The Glamour of Strangeness by Jamie James

The Glamour of Strangeness by Jamie James

Author:Jamie James
Language: eng
Format: epub
ISBN: 9780374711320
Publisher: Farrar, Straus and Giroux


The Empire of the Self

There is no ease in royal affairs, we have no comfort.

Our sorrow is bitter, but we would not return to our country.

—Ezra Pound, “Song of the Bowmen of Shu”

(after King Wen of Zhou, ca. 1100 B.C.)

In 1905, Victor Segalen returned home from his twenty-eight-month voyage around the world. After the Durance passed quarantine, he went directly to Paris and commenced a formal courtship of Yvonne Hébert, the daughter of a doctor from Brest. It was an odd engagement: Segalen had plainly stated on many occasions that he had no intention of marrying, and no sooner were the fiançailles announced than “a certain anxiety about his conjugal vocation brought on a nervous depression,” in Henry Bouillier’s delicate phrase. It was Segalen’s second debilitating attack of nerves; in 1900, he had suffered a serious bout of neurasthenic depression. His fiancée allayed his fears, and the wedding, complete with a Catholic Mass, was celebrated on June 3. It must have been a full recovery: ten months later his son Yvon was born, the first of three children.

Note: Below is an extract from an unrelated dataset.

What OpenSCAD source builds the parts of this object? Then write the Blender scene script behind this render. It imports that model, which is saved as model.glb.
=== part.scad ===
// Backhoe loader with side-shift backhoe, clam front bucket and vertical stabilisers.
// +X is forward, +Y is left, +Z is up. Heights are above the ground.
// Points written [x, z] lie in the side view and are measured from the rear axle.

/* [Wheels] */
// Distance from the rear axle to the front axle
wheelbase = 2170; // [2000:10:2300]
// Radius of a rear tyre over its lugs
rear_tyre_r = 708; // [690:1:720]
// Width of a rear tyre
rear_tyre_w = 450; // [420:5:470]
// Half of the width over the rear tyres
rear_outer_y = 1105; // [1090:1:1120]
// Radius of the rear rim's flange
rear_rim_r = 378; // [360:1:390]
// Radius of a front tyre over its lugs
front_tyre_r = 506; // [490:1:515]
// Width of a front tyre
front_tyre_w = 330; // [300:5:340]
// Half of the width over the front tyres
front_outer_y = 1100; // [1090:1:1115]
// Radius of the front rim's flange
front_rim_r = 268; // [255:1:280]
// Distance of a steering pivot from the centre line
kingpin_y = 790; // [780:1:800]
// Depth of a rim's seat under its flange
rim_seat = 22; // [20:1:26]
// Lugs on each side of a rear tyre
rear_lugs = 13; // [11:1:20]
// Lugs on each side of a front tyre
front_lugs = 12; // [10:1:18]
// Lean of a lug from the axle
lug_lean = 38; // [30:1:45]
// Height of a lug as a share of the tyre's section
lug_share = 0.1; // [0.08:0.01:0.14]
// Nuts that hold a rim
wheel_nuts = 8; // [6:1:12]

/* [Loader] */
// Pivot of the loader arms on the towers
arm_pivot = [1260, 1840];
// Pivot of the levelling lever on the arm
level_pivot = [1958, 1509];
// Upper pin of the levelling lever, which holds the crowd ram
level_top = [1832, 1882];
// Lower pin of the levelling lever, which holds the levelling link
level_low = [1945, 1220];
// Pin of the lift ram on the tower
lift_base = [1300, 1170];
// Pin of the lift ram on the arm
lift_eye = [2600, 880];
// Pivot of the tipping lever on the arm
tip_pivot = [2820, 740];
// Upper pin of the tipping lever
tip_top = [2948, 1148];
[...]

After his marriage, Segalen returned full-time to the literary life he had begun before his voyage, principally the completion of the manuscript of Les immémoriaux. He borrowed a thousand francs from his parents to pay the printer and for obscure reasons published the book under the pseudonym Max-Anély. Segalen had high hopes that it would establish him as a writer of repute. He entered it for the Prix Goncourt and made the customary calls on the members of the Académie Goncourt, but it is difficult to believe that his eccentric, didactic book was ever in the running.

Segalen published a series of essays based on his voyage in the Mercure de France, including “Gauguin in His Final Décor.” He went to Paris to meet Isabelle Rimbaud, the poet’s sister, and a few months later published “The Double Rimbaud.” After an emotional visit to the Gustave Moreau Museum, Segalen wrote a study of the painter, who had been extolled in À rebours (translated as Against the Grain and Against Nature), the quintessential Decadent novel, by Joris-Karl Huysmans. Huysmans was Segalen’s first literary hero and one of the principal subjects of his thesis at the naval medical academy in Bordeaux, about depictions of nervous disorders in French literature after Madame Bovary—an unorthodox subject, to say the least.

À rebours is a nearly plotless series of tableaux from the life of Des Esseintes, a hypersensitive aesthete afflicted by terminal splenetic boredom who seeks distraction in a series of exquisitely perverse pastimes. A Faust of the senses, he cultivates a garden of poisonous plants, experiments in exotic perfumery, encrusts the carapace of his pet tortoise with rare gems, and finds fleeting sexual diversion with mannish women and girlish boys. Des Esseintes owns Moreau’s painting of Salome and spends every night in rapt contemplation of its “symbolic incarnation of undying Lust, the Goddess of immortal Hysteria, the accursed Beauty exalted above all other beauties.” À rebours is the book that Dorian Gray read, in which “the sins of the world were passing in dumb show before him.